DATASET ENTRIES:
....

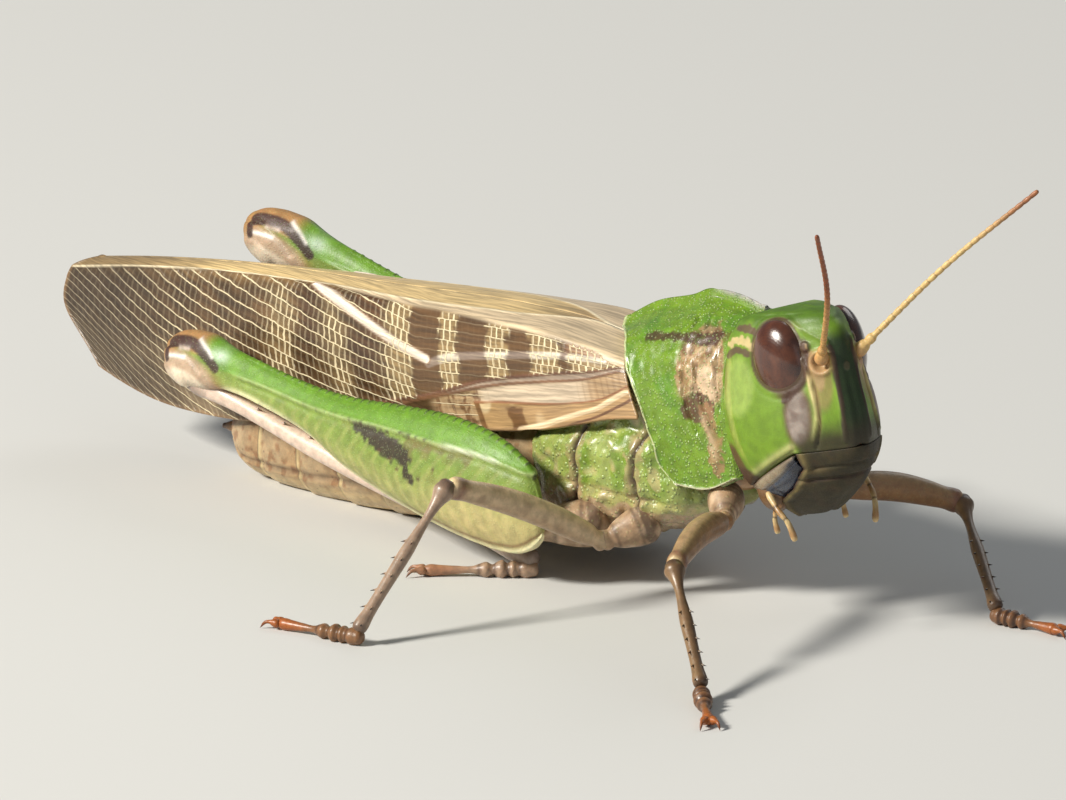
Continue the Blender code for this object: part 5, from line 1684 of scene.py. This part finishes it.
def hind_femur_relief(spots, run, ring):
    share, height, up = thigh_place(run, ring)
    carina = along(THIGH_CARINA, share)
    wave, face = thigh_bones(share, height)
    rise = 0.03 * face * (wave - 0.5) + 0.13 * hump(height, carina, 0.1) * ramp(0.88, 0.8, share)
    rise += 0.11 * hump(height, 0.12 - along(THIGH_BELOW, share), 0.12) * ramp(0.9, 0.84, share)
    teeth = 0.5 + 0.5 * ramp(0.3, 1, np.cos(share * THIGH_TEETH))
    rise += 0.1 * ramp(0.965, 1, up) * teeth * ramp(0.85, 0.8, share)
    rise -= 0.08 * hump(height, carina - 0.28, 0.12) * ramp(0.84, 0.8, share)
    axis = thigh_map(share, height)
    rise -= 0.14 * stroke(axis, 0.16, (29.6, 0.5, 0), (28.3, 0.95, 0), (26.9, 0.7, 0), (26.0, 0.2, 0))
    rise += 0.12 * blot(axis, (28.2, -0.8, 0), (1.2, 0.7, 1))
    return rise + 0.1 * hump(share, 0.94, 0.03) * ramp(0.2, 0.8, up)


class LOCUST_OT_legs(bpy.types.Operator):
    """Add the six legs with their spines, pads and claws"""

    bl_idname = "locust.legs"
    bl_label = "Legs"

    def hip(self, name, coxa, looks):
        piece(coxa, name + "_hip", looks["tan"], "tan_cuticle", name + "_coxa", paint=hip_tint)

    def shin(self, name, shape, looks, paint):
        piece(shape, name + "_shin", looks["pink"], "pink_cuticle", name + "_tibia", paint=paint)

    def foot(self, name, ankle, tip, looks, paint):
        shape = foot_shape(ankle, tip)
        piece(shape, name + "_foot", looks["russet"], "russet_foot", name + "_tarsus", paint=paint)

    def slim_leg(self, name, joints, femur_sizes, looks, dark, light):
        """A fore or middle leg: light 0 is an orange brown thigh and 1 a fawn one."""
        hip, base, knee, ankle, tip = (Vector(joint) for joint in joints)
        sizes = ((0, 1.15), (0.5, 0.95), (0.8, 0.66), (0.86, 0.56), (1, 0.6))
        coxa = limb(hip, base + (hip - base).normalized() * 0.2, sizes, 70, 40, flat=0.9)
        self.hip(name, coxa, looks)
        way = (knee - base).normalized()
        thigh = limb(base + way * 0.1, knee - way * 0.45, femur_sizes, 150, 44, bow=FEMUR_BOW, flat=0.85)
        piece(thigh, name + "_thigh", looks["fawn"], "fawn_leg", name + "_femur", paint=femur_tint(light))
        sizes = ((0, 0.5), (0.04, 0.6), (0.1, 0.42), (0.5, 0.38), (0.9, 0.36), (1, 0.42))
        tone = (0.20 + 0.23 * light, 0.115 + 0.18 * light, 0.05 + 0.15 * light)
        shin = limb(knee, ankle + (knee - ankle).normalized() * 0.1, sizes, 130, 32)
        shin = joined(shin, *spines(knee, ankle, 6, 0.4, 0.38, start=0.4))
        self.shin(name, shin, looks, shin_tint(tone, dark))
        self.foot(name, ankle, tip, looks, foot_tint(0.3 + dark, "tan", 1.0))

    def hind_leg(self, name, joints, side, looks):
        hip, base, knee, ankle, tip = (Vector(joint) for joint in joints)
        coxa = limb(hip, base, ((0, 1.35), (0.6, 1.2), (1, 0.9)), 60, 40)
        self.hip(name, coxa, looks)
        start = base + Vector((-0.7, side * 1.05, 0.3))
        ends = (THIGH_START, 0, 0, 0), (-0.055, 0.8, 0.5, 0.25), (1.06, 0.6, 0.55, 0.45), (THIGH_END, 0, 0, 0)
        sizes = [*ends[:2], *HIND_FEMUR, *ends[2:]]
        thigh = sheet(sweep(line_between(start, knee), sizes), 420, 110)
        piece(thigh, name + "_thigh", looks["thigh"], "green_thigh", name + "_femur",
              sculpt=hind_femur_relief, paint=hind_femur_tint)
        shin_start = knee + Vector((0.2, 0, -0.95))
        sizes = ((0, 0.75), (0.03, 0.85), (0.07, 0.7), (0.4, 0.62), (0.7, 0.55), (0.9, 0.52), (0.97, 0.62),
                 (1, 0.55))
        shin_end = ankle + (shin_start - ankle).normalized() * 0.2
        shin = limb(shin_start, shin_end, sizes, 260, 36, bow=(0, 0, -0.35))
        length = bpy.context.scene.locust_sizes.spine
        shin = joined(shin, *spines(shin_start, ankle, 11, length, 0.5, start=0.2))
        self.shin(name, shin, looks, shin_tint((0.62, 0.475, 0.38), 0.12))
        self.foot(name, ankle, tip, looks, foot_tint(0.2, (0.40, 0.27, 0.18), 0.5))

    def execute(self, context):
        looks = {
            "tan": cuticle("hip surface", mottle=0.5, mottle_scale=1.8, grains_and_glints=0.5, grain_scale=4.0,
                           gloss=0.42, coat=0.1),
            "fawn": cuticle("fawn leg surface", mottle=0.4, mottle_scale=2.0, grains_and_glints=0.25, grain_scale=5.0,
                            gloss=0.34, coat=0.25),
            "pink": cuticle("shin surface", mottle=0.35, mottle_scale=2.0, gloss=0.34, coat=0.3),
            "russet": cuticle("foot surface", mottle=0.4, mottle_scale=3.0, gloss=0.36, coat=0.25),
            "thigh": cuticle("green thigh surface", mottle=0.35, mottle_scale=1.5, grains_and_glints=0.4,
                             grain_scale=6.0, gloss=0.45, coat=0.05),
        }
        fore = ((0, 0.58), (0.04, 0.48), (0.08, 0.62), (0.2, 0.78), (0.45, 0.84), (0.8, 0.72), (0.92, 0.64),
                (1, 0.68))
        middle = ((0, 0.58), (0.04, 0.48), (0.08, 0.6), (0.2, 0.72), (0.45, 0.76), (0.8, 0.68),
                  (0.92, 0.62), (1, 0.66))
        for side, letter in SIDES.items():
            self.slim_leg("foreleg_" + letter, FORE[side], fore, looks, 0.45, 0.0)
            self.slim_leg("midleg_" + letter, MIDDLE[side], middle, looks, 0.35, 1.0)
            self.hind_leg("hindleg_" + letter, HIND[side], side, looks)
        return {"FINISHED"}


# ---- Stage ----


TARGET, LAMP_TARGET = (-18.73, 0, 8.33), (0, 0, 0.008)
VIEW_SIDE, VIEW_RISE, VIEW_DISTANCE, FOCAL = radians(43), radians(16), 900, 541.0


def aim(made, target):
    """Turns a lamp or camera to face a point."""
    made.rotation_euler = (Vector(target) - made.location).to_track_quat("-Z", "Y").to_euler()


def lamp(name, place, power, size, tone=(1, 1, 1)):
    light = bpy.data.lights.new(name, "AREA")
    light.energy, light.size, light.color = power, size, tone
    made = bpy.data.objects.new(name, light)
    made.location = place
    bpy.context.scene.collection.objects.link(made)
    aim(made, LAMP_TARGET)
    return made


class LOCUST_OT_stage(bpy.types.Operator):
    """Add the pale floor, the studio lights and the camera"""

    bl_idname = "locust.stage"
    bl_label = "Stage"

    def execute(self, context):
        size = context.scene.locust_sizes.floor
        shape = bmesh.new()
        bmesh.ops.create_grid(shape, x_segments=1, y_segments=1, size=size / 2, calc_uvs=False)
        mesh = bpy.data.meshes.new("floor")
        shape.to_mesh(mesh)
        shape.free()
        look = bpy.data.materials.new("pale floor")
        look.use_nodes = True
        shader = look.node_tree.nodes["Principled BSDF"]
        shader.inputs["Base Color"].default_value = (0.62, 0.615, 0.6, 1)
        shader.inputs["Roughness"].default_value = 0.9
        mesh.materials.append(look)
        floor = bpy.data.objects.new("floor", mesh)
        context.scene.collection.objects.link(floor)
        lamp("key", (-0.29, -0.6, 0.47), 10.5, 0.15, (1, 0.965, 0.88))
        lamp("fill", (0.6, -0.2, 0.25), 0.3, 0.5, (0.9, 0.95, 1))
        lamp("rim", (-0.1, 0.5, 0.4), 0.7, 0.35, (1, 0.99, 0.96))
        world = bpy.data.worlds.new("studio")
        world.use_nodes = True
        world.node_tree.nodes["Background"].inputs["Color"].default_value = (0.86, 0.93, 1, 1)
        world.node_tree.nodes["Background"].inputs["Strength"].default_value = 0.2
        context.scene.world = world
        context.scene.view_settings.view_transform = "Standard"
        camera = bpy.data.cameras.new("view")
        camera.lens, camera.sensor_width, camera.clip_start = FOCAL, 36, 0.01
        made = bpy.data.objects.new("view", camera)
        context.scene.collection.objects.link(made)
        back = Vector((sin(VIEW_SIDE) * cos(VIEW_RISE), -cos(VIEW_SIDE) * cos(VIEW_RISE), sin(VIEW_RISE)))
        made.location = ROW @ (Vector(TARGET) + back * VIEW_DISTANCE)
        aim(made, ROW @ Vector(TARGET))
        context.scene.camera = made
        return {"FINISHED"}


class LOCUST_PT_panel(bpy.types.Panel):
    """Sidebar list of the locust's pieces"""

    bl_label = "Migratory Locust"
    bl_space_type = "VIEW_3D"
    bl_region_type = "UI"
    bl_category = "Locust"

    def draw(self, context):
        for step in STEPS:
            self.layout.operator(step.bl_idname)
        for group in (context.scene.locust_sizes, context.scene.locust_colours):
            box = self.layout.box()
            for name in group.__annotations__:
                box.prop(group, name)


STEPS = (LOCUST_OT_head, LOCUST_OT_feelers, LOCUST_OT_trunk, LOCUST_OT_wings, LOCUST_OT_legs, LOCUST_OT_stage)
CLASSES = (LocustColours, LocustSizes, *STEPS, LOCUST_PT_panel)


def register():
    for item in CLASSES:
        bpy.utils.register_class(item)
    bpy.types.Scene.locust_colours = bpy.props.PointerProperty(type=LocustColours)
    bpy.types.Scene.locust_sizes = bpy.props.PointerProperty(type=LocustSizes)


def unregister():
    del bpy.types.Scene.locust_sizes
    del bpy.types.Scene.locust_colours
    for item in reversed(CLASSES):
        bpy.utils.unregister_class(item)


def main():
    register()
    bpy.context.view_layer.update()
    bpy.ops.locust.head()
    bpy.ops.locust.feelers()
    bpy.ops.locust.trunk()
    bpy.ops.locust.wings()
    bpy.ops.locust.legs()
    bpy.ops.locust.stage()


if __name__ == "__main__":
    main()
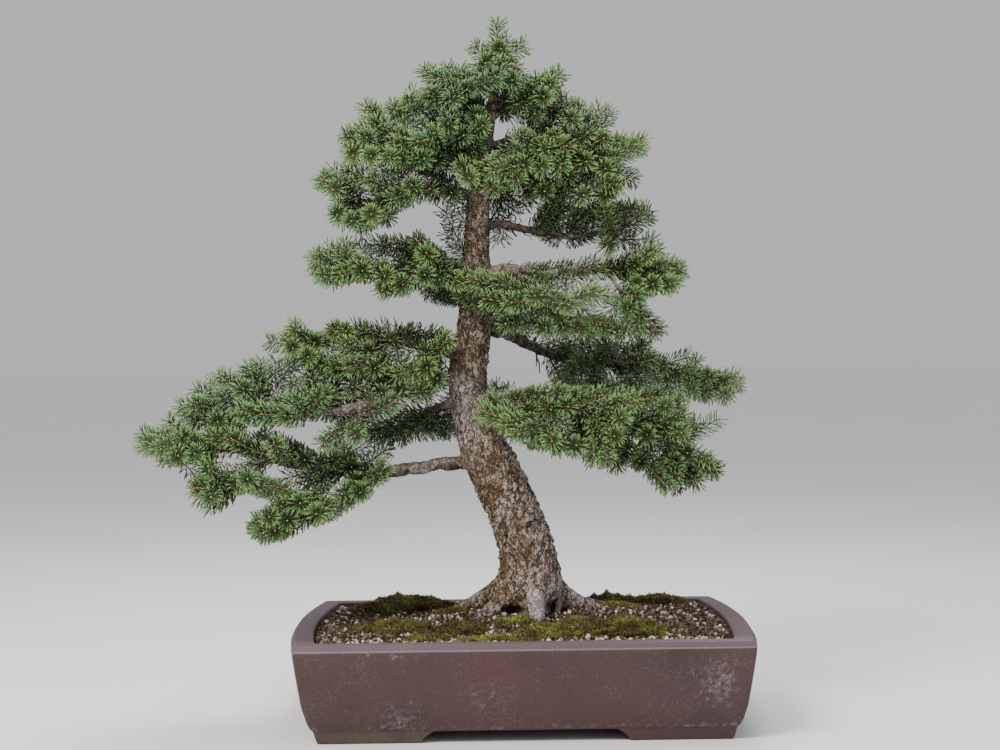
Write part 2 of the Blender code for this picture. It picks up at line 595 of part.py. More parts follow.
# Keeps the body with the most points, dropping loose scraps and the skins of tiny sealed hollows.
def keepLargestBody(obj):
    bm = bmesh.new()
    bm.from_mesh(obj.data)
    left = set(bm.verts)
    bodies = []
    while left:
        body = {left.pop()}
        front = list(body)
        while front:
            vert = front.pop()
            near = {edge.other_vert(vert) for edge in vert.link_edges} & left
            left -= near
            body |= near
            front.extend(near)
        bodies.append(body)
    bodies.sort(key=len)
    for body in bodies[:-1]:
        bmesh.ops.delete(bm, geom=list(body), context="VERTS")
    bm.to_mesh(obj.data)
    bm.free()


# Draws one shoot that stays clear of the others, moving its tip a little where its core would cross one.
def fitShoot(fork, heading, end, radii, first, others):
    for attempt in range(FIT_TRIES):
        shift = Vector([random.uniform(-1, 1) for axis in range(3)]) * (FIT_SHIFT * attempt)
        tip = end + shift
        tip -= (tip - fork).normalized() * STAR_REACH
        reach = (tip - fork).length
        if heading:
            control = fork + heading * (0.5 * reach)
        else:
            control = (fork + tip) * 0.5 - Vector((0, 0, SHOOT_SAG * reach))
        shoot, roots = makeShoot(fork, control, tip, radii, first)
        if drawClear(shoot, roots, others):
            return shoot, control, tip
        shoot.free()
    return None, None, None


def makeSpray(name, spray, material, others):
    random.seed(name)
    heading, begin = sprayStart(spray)
    start = begin + heading * GAP
    main, control, tip = fitShoot(start, heading, Vector(spray[1]), CORE_RADII, FIRST_WHORL, others)
    shoots = [main]
    for k, end in enumerate(spray[2:]):
        fork = curvePoint(start, control, tip, SIDE_START + SIDE_STEP * k)
        side = fitShoot(fork, None, Vector(end), SIDE_RADII, FIRST_WHORL - 2.0, others)[0]
        if side:
            shoots.append(side)
        else:
            print("side shoot left out:", name, k)
    objects = [addObject(bm, name if k == 0 else "side", material) for k, bm in enumerate(shoots)]
    if len(objects) > 1:
        applyBoolean(objects[0], objects[1:], "UNION", "MANIFOLD")
        keepLargestBody(objects[0])
    return objects[0]


def centreOnOrigin():
    xs = []
    ys = []
    for obj in bpy.context.scene.collection.objects:
        xs += [vert.co.x for vert in obj.data.vertices]
        ys += [vert.co.y for vert in obj.data.vertices]
    shift = Matrix.Translation((-0.5 * (min(xs) + max(xs)), -0.5 * (min(ys) + max(ys)), 0.0))
    print("shift in mm:", shift.translation * (1.0 / MM))
    for obj in bpy.context.scene.collection.objects:
        obj.data.transform(shift)


def build():
    clearScene()
    clay = makeMaterial("unglazed stoneware", (0.115, 0.062, 0.058), 0.6)
    plastic = makeMaterial("black plastic mesh", (0.02, 0.02, 0.02), 0.5)
    grit = makeMaterial("gritty soil", (0.24, 0.19, 0.13), 0.95)
    cushion = makeMaterial("moss", (0.12, 0.14, 0.03), 0.95)
    bark = makeMaterial("spruce bark", (0.23, 0.18, 0.14), 0.9)
    needles = makeMaterial("spruce needles", (0.07, 0.16, 0.075), 0.6)
    makePot(clay)
    makeDrainMeshes(plastic)
    pockets = [makeMoss(name, cushion, GAP) for name in MOSS]
    low = FLOOR_LEVEL - 1.0
    pockets += [makeBox("pocket", x, 0.0, MESH_HALF + GAP, low, FLOOR_LEVEL + MESH_THICK + 2 * GAP, plastic)
                for x in (-DRAIN_X, DRAIN_X)]
    makeSoil(grit, pockets + makeWoodHoles(bark))
    for name in MOSS:
        makeMoss(name, cushion, 0.0)
    wood = makeWood(bark)
    others = [treeOf(wood)]
    for name, spray in SPRAYS.items():
        others.append(treeOf(makeSpray(name, spray, needles, others)))
    centreOnOrigin()


build()
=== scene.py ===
import math

import bmesh
import bpy
import numpy as np
from mathutils import Matrix, Vector, noise
from mathutils.bvhtree import BVHTree
from mathutils.kdtree import KDTree


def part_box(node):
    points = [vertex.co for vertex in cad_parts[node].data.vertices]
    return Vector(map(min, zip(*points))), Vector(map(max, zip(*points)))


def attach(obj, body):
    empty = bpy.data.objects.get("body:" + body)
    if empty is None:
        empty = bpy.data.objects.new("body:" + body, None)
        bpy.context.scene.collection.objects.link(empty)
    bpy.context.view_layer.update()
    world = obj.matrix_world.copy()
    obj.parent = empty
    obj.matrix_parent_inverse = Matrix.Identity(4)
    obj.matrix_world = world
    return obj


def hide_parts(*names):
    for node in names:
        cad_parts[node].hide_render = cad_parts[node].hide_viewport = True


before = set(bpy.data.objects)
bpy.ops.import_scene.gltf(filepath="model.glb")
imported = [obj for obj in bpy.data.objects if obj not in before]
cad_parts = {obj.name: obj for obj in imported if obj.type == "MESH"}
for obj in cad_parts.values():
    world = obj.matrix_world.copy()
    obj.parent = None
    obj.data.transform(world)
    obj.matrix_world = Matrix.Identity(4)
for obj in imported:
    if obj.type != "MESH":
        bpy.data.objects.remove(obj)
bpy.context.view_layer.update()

# Spruce bonsai in a shallow rectangular tray of unglazed stoneware.
# Places are in millimetres from the middle of the pot, with its feet on Z = 0, and setPlaces carries them
# into the frame in metres.

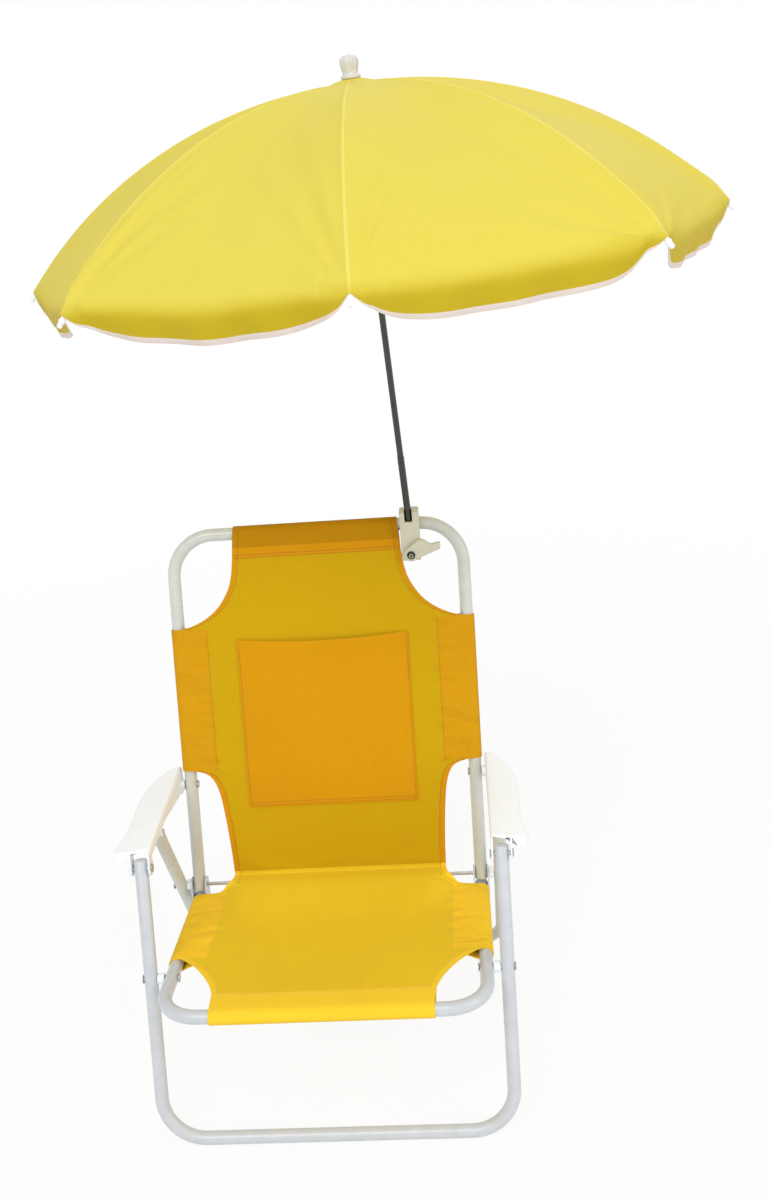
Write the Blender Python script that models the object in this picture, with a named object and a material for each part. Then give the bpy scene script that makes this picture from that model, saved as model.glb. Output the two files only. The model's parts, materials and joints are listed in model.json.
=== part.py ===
"""A child's folding beach chair with a sling seat and a clamp-on umbrella.

Metres, +Z up. The chair faces -Y, and the origin is on the ground below the middle of the front
ground bar. Right is +X, as someone who looks at the chair from the front sees it.

The fold is a parallelogram in the side view: the seat rail and the armrest are its long sides, and
the back and the upper front leg are its short ones. The rear leg turns about the same axle as the
back, and its top slides under the armrest. Each moving body has an empty on its joint's axis.
"""

import math

import bmesh
import bpy
from mathutils import Matrix, Vector

# Clearances
GAP = 0.0003
CUT_OVERRUN = 0.002
MERGE = 0.00001

# Tubes of the chair frame
TUBE_RADIUS = 0.007
TUBE_WALL = 0.001
TUBE_SIDES = 12
TUBE_END = 0.008
BEND_STEPS = 6

# Widths across the chair: the rails' axes, and the space between a rail and its leg
RAIL_X = 0.1615
SIDE_SPACE = 0.0075

# Side view of the linkage
LEAN = math.radians(17.1)
LEG_TO_SEAT = 0.1755
LINK_LENGTH = 0.118
PIVOT_SPACING = 0.162
PIVOT_SLOPE = math.radians(1.55)
RAIL_SLOPE = math.radians(7.4)
SEAT_FRONT = 0.0675
BACK_LENGTH = 0.400
BACK_FOOT = 0.0055
REAR_LEG_LEAN = math.radians(26.3)
REAR_LEG_TOP = 0.125
GROUND_BEND = 0.045
SEAT_BEND = 0.040
BACK_BEND = 0.046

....

WHAT THE TASK REQUIRES: Reproduce only the lines from the one containing "others = [treeOf(wood)]" through the one containing "if empty is", inclusive of both.

WRITTEN REPLY:
    others = [treeOf(wood)]
    for name, spray in SPRAYS.items():
        others.append(treeOf(makeSpray(name, spray, needles, others)))
    centreOnOrigin()


build()
=== scene.py ===
import math

import bmesh
import bpy
import numpy as np
from mathutils import Matrix, Vector, noise
from mathutils.bvhtree import BVHTree
from mathutils.kdtree import KDTree


def part_box(node):
    points = [vertex.co for vertex in cad_parts[node].data.vertices]
    return Vector(map(min, zip(*points))), Vector(map(max, zip(*points)))


def attach(obj, body):
    empty = bpy.data.objects.get("body:" + body)
    if empty is None:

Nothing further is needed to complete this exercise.